### Data for this exercise

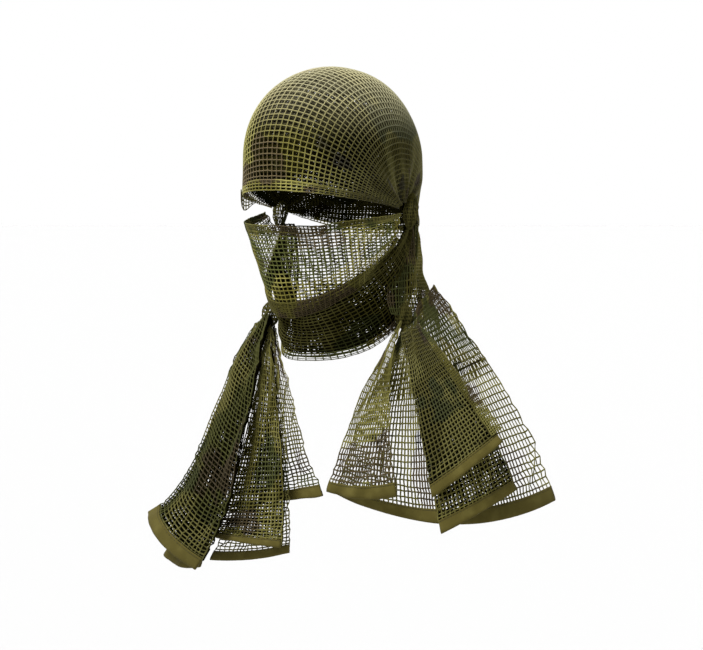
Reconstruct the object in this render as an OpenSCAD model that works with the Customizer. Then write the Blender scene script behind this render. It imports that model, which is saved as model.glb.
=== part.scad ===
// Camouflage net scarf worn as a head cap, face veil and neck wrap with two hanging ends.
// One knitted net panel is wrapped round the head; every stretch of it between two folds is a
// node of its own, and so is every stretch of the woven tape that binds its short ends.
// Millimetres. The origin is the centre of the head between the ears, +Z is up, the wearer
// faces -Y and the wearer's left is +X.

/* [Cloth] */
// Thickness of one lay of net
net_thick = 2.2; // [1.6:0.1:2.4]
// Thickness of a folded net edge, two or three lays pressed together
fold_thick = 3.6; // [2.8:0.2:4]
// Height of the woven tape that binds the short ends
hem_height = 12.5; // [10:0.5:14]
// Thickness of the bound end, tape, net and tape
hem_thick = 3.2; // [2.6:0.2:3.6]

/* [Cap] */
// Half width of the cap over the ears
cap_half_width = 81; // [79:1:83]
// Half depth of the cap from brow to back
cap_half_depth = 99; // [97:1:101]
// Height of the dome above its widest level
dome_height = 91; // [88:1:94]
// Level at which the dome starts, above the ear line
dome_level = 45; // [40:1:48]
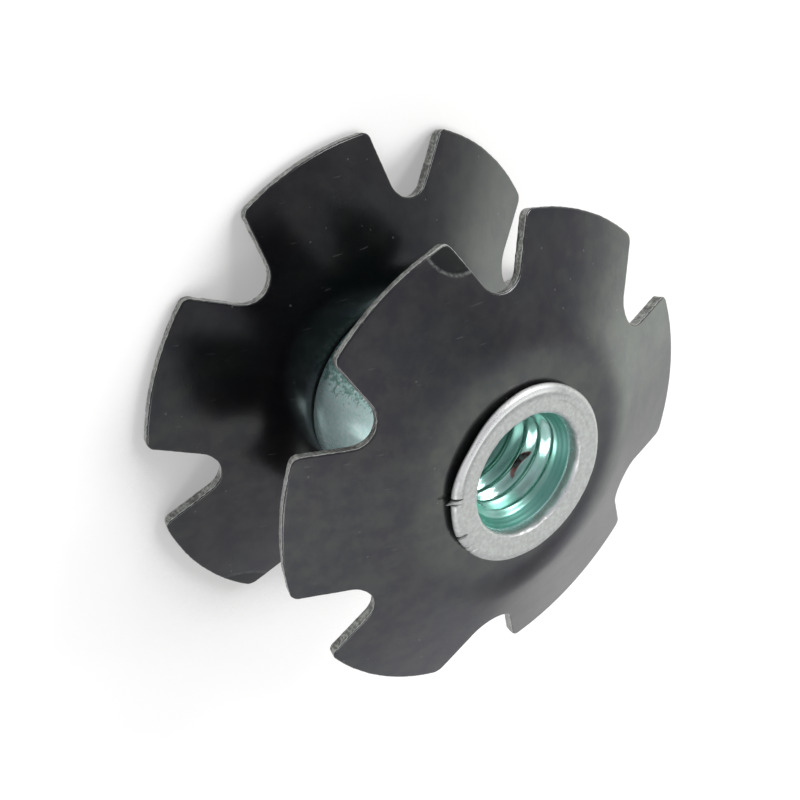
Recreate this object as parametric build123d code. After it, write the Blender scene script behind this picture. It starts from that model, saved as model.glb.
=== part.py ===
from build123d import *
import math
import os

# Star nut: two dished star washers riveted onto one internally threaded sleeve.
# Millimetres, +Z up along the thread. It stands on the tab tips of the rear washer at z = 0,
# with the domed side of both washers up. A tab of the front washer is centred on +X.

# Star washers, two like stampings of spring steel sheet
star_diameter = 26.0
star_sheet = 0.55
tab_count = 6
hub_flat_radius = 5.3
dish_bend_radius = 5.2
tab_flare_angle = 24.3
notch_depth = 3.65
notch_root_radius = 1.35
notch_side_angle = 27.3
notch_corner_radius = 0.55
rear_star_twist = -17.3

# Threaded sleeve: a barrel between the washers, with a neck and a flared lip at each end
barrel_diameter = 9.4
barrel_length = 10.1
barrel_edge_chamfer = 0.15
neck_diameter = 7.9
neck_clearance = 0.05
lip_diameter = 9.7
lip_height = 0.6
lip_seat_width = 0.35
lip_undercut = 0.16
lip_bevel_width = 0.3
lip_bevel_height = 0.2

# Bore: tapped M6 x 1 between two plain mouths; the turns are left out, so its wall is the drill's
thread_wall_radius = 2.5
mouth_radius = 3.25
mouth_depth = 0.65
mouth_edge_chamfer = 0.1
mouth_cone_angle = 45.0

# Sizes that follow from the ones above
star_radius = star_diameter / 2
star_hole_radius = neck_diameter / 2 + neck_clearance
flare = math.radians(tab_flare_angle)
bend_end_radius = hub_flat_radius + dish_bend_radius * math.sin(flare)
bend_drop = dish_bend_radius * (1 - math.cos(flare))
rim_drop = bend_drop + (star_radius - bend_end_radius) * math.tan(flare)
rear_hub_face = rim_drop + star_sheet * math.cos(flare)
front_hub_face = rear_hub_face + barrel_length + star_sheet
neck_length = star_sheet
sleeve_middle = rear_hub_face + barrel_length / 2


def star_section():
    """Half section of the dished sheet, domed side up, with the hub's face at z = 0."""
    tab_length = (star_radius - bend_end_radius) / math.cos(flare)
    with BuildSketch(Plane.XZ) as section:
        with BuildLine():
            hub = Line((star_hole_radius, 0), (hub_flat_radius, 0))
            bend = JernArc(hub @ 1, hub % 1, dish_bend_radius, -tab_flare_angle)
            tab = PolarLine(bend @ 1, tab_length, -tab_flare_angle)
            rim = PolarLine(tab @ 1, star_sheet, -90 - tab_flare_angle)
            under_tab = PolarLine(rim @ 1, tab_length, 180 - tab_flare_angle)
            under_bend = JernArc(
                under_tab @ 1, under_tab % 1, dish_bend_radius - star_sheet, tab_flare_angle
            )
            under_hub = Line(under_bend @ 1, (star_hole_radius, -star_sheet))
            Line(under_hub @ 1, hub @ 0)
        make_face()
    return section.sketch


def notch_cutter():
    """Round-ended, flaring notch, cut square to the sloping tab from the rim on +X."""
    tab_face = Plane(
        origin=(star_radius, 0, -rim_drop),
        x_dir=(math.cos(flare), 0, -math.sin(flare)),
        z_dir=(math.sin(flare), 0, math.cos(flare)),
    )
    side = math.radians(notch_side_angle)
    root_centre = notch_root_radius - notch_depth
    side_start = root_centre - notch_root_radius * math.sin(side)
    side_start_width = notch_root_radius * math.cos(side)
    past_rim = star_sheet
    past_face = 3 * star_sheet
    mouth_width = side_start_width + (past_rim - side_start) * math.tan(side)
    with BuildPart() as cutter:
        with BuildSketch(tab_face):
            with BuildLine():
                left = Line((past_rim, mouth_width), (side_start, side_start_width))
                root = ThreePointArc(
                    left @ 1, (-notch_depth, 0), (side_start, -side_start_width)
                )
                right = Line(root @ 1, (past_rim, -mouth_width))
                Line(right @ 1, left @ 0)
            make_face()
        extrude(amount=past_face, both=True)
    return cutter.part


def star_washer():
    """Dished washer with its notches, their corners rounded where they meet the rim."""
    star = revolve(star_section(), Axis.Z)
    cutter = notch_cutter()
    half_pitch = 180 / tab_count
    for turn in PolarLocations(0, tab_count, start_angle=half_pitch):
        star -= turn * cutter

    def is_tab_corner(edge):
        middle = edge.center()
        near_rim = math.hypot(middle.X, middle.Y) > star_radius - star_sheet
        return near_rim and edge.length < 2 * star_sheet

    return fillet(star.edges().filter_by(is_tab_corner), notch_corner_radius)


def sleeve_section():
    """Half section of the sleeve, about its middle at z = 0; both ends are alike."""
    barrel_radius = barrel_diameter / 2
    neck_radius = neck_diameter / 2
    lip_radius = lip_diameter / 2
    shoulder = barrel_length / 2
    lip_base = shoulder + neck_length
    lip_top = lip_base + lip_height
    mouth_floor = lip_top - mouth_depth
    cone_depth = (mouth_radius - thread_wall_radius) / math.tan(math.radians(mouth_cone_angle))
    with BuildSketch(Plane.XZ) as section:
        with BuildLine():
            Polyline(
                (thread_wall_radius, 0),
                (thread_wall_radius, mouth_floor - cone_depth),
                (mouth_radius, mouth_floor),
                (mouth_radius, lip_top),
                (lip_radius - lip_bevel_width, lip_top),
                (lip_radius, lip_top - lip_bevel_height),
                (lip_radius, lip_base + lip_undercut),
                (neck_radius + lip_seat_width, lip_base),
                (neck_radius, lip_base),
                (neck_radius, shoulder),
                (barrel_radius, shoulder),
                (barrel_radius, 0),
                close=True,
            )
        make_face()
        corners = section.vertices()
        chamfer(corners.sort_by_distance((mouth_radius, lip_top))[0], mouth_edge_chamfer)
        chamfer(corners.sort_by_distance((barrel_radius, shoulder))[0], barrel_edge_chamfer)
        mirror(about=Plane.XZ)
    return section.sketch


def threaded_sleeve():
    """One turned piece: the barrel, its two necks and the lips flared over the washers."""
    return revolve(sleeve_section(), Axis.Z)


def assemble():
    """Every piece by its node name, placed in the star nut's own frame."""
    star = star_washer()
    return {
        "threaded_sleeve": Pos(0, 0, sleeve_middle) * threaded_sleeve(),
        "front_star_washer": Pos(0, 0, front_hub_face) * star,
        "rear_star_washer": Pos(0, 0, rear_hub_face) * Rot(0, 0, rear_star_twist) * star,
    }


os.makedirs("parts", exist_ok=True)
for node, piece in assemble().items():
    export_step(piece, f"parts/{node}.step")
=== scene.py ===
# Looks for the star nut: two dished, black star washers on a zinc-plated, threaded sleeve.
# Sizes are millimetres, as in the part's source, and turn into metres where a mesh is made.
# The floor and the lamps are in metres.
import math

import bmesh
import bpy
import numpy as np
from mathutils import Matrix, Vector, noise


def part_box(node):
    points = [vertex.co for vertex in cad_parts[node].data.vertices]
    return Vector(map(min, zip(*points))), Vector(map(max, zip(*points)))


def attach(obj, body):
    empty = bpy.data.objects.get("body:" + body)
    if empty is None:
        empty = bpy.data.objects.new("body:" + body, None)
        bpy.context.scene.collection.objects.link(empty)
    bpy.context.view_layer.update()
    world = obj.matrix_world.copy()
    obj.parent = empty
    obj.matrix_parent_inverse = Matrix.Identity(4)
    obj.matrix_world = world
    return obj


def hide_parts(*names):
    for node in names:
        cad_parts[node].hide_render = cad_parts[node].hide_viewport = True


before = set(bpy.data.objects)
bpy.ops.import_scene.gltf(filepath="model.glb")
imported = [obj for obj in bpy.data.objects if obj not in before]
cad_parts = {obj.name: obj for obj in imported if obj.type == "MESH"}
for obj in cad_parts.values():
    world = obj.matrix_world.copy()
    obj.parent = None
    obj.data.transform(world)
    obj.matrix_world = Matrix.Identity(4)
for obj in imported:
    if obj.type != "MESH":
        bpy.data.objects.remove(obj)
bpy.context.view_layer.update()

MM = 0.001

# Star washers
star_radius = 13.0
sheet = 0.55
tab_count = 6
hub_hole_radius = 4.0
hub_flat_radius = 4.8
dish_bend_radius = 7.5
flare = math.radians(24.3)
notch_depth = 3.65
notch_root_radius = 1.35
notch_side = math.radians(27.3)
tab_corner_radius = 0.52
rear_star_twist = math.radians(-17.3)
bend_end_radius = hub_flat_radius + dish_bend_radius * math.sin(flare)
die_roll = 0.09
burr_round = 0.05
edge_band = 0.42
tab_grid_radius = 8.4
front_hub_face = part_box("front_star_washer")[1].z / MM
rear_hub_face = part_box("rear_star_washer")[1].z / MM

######

• **Task statement**: Exactly the lines above from the one with "star = star_washer()" to the one with "points = [vertex.co", both included, are to be quoted; leave the rest out.

• **Response to this exercise**:
    star = star_washer()
    return {
        "threaded_sleeve": Pos(0, 0, sleeve_middle) * threaded_sleeve(),
        "front_star_washer": Pos(0, 0, front_hub_face) * star,
        "rear_star_washer": Pos(0, 0, rear_hub_face) * Rot(0, 0, rear_star_twist) * star,
    }


os.makedirs("parts", exist_ok=True)
for node, piece in assemble().items():
    export_step(piece, f"parts/{node}.step")
=== scene.py ===
# Looks for the star nut: two dished, black star washers on a zinc-plated, threaded sleeve.
# Sizes are millimetres, as in the part's source, and turn into metres where a mesh is made.
# The floor and the lamps are in metres.
import math

import bmesh
import bpy
import numpy as np
from mathutils import Matrix, Vector, noise


def part_box(node):
    points = [vertex.co for vertex in cad_parts[node].data.vertices]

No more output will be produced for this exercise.